Exercise requirements: Everything from the line containing "main_frame();" through the line containing "obj.parent = None" must be quoted exactly; everything else is left out.

Data:
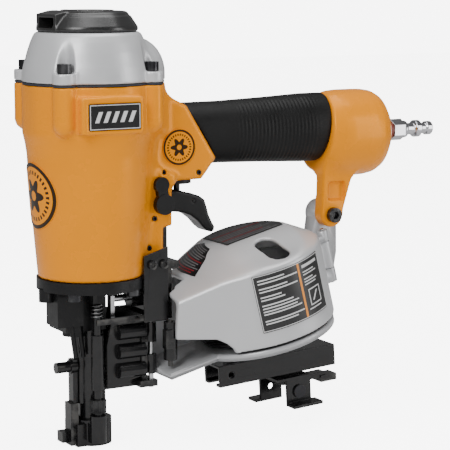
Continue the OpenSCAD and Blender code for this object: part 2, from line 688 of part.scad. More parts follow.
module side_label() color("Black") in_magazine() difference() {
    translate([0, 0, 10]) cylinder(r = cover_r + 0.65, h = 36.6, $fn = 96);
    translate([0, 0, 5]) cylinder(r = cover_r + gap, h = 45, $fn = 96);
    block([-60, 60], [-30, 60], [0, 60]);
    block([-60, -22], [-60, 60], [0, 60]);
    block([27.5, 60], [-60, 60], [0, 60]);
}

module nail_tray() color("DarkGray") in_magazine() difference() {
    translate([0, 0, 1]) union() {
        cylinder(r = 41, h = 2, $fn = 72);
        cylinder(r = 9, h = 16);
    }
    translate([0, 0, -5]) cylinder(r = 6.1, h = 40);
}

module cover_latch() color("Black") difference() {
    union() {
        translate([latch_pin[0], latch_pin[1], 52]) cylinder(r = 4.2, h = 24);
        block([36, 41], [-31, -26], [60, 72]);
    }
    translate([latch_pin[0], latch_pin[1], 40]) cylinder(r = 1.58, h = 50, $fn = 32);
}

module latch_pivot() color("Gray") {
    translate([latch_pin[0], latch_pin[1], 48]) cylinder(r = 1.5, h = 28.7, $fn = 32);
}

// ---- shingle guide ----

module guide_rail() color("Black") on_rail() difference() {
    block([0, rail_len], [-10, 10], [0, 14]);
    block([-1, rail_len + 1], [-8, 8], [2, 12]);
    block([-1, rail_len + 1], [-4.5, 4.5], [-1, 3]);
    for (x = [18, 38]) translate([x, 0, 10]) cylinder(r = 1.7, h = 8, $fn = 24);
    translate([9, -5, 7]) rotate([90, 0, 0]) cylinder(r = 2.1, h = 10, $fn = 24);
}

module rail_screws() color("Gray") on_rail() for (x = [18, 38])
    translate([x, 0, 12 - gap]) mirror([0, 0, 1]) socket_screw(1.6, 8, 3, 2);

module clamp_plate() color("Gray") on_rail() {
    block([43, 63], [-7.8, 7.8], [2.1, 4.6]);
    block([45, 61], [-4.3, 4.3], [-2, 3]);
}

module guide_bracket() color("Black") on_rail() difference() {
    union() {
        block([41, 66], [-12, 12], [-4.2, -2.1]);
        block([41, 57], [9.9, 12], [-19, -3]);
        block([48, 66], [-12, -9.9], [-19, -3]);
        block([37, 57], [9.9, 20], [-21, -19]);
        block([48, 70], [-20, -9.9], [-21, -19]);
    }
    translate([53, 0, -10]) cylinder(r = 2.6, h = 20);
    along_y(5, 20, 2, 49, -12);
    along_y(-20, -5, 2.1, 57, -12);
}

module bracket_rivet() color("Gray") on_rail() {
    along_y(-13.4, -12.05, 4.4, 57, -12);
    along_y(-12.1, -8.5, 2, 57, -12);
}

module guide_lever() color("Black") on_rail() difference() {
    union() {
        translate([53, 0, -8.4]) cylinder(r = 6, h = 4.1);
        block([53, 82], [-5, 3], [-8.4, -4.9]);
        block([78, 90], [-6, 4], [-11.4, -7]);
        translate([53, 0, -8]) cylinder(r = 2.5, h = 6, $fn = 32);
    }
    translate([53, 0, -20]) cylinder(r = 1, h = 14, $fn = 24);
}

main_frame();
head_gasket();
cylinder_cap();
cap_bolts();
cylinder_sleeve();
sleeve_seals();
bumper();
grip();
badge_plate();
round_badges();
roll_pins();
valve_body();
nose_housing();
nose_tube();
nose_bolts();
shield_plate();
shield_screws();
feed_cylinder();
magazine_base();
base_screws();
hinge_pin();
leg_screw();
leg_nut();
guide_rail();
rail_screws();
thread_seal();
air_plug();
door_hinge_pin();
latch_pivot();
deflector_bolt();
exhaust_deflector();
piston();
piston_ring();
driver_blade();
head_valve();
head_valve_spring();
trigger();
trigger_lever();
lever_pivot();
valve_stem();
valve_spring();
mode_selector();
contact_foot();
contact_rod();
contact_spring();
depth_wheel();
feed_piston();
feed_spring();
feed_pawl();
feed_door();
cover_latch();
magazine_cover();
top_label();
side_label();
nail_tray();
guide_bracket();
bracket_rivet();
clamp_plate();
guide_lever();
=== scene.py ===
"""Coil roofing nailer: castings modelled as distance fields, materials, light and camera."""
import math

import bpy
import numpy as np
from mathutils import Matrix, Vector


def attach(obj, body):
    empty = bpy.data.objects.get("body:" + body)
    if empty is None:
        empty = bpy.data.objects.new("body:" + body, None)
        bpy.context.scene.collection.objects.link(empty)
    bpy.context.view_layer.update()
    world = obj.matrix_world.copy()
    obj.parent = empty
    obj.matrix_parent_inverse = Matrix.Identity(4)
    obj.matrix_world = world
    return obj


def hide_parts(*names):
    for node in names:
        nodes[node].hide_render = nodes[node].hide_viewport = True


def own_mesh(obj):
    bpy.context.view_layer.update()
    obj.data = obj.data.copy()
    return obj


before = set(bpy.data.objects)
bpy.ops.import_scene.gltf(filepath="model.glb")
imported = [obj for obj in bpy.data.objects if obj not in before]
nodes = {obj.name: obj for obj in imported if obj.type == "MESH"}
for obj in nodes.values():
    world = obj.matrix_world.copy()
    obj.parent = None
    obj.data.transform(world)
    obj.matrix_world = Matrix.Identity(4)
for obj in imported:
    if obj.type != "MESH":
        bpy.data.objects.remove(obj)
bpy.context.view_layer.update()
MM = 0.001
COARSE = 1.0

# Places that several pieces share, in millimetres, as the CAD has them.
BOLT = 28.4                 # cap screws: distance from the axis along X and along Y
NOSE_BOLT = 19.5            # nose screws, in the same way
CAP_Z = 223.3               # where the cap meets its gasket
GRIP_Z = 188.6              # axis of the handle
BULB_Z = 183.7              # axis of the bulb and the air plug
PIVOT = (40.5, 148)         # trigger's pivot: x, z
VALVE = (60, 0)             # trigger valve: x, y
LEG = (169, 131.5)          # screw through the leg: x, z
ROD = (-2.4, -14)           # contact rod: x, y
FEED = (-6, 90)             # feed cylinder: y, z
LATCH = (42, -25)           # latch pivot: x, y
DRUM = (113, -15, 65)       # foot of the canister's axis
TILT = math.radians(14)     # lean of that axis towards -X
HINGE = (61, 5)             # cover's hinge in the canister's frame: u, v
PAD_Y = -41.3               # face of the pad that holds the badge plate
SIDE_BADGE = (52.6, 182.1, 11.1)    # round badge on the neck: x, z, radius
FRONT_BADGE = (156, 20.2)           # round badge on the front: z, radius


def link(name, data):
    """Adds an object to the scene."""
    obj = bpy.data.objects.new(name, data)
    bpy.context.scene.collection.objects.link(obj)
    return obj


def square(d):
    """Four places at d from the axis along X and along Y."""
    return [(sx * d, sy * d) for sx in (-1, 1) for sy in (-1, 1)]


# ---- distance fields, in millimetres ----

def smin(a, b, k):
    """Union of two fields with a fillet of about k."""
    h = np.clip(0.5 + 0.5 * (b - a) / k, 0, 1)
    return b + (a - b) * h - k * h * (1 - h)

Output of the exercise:
main_frame();
head_gasket();
cylinder_cap();
cap_bolts();
cylinder_sleeve();
sleeve_seals();
bumper();
grip();
badge_plate();
round_badges();
roll_pins();
valve_body();
nose_housing();
nose_tube();
nose_bolts();
shield_plate();
shield_screws();
feed_cylinder();
magazine_base();
base_screws();
hinge_pin();
leg_screw();
leg_nut();
guide_rail();
rail_screws();
thread_seal();
air_plug();
door_hinge_pin();
latch_pivot();
deflector_bolt();
exhaust_deflector();
piston();
piston_ring();
driver_blade();
head_valve();
head_valve_spring();
trigger();
trigger_lever();
lever_pivot();
valve_stem();
valve_spring();
mode_selector();
contact_foot();
contact_rod();
contact_spring();
depth_wheel();
feed_piston();
feed_spring();
feed_pawl();
feed_door();
cover_latch();
magazine_cover();
top_label();
side_label();
nail_tray();
guide_bracket();
bracket_rivet();
clamp_plate();
guide_lever();
=== scene.py ===
"""Coil roofing nailer: castings modelled as distance fields, materials, light and camera."""
import math

import bpy
import numpy as np
from mathutils import Matrix, Vector


def attach(obj, body):
    empty = bpy.data.objects.get("body:" + body)
    if empty is None:
        empty = bpy.data.objects.new("body:" + body, None)
        bpy.context.scene.collection.objects.link(empty)
    bpy.context.view_layer.update()
    world = obj.matrix_world.copy()
    obj.parent = empty
    obj.matrix_parent_inverse = Matrix.Identity(4)
    obj.matrix_world = world
    return obj


def hide_parts(*names):
    for node in names:
        nodes[node].hide_render = nodes[node].hide_viewport = True


def own_mesh(obj):
    bpy.context.view_layer.update()
    obj.data = obj.data.copy()
    return obj


before = set(bpy.data.objects)
bpy.ops.import_scene.gltf(filepath="model.glb")
imported = [obj for obj in bpy.data.objects if obj not in before]
nodes = {obj.name: obj for obj in imported if obj.type == "MESH"}
for obj in nodes.values():
    world = obj.matrix_world.copy()
    obj.parent = None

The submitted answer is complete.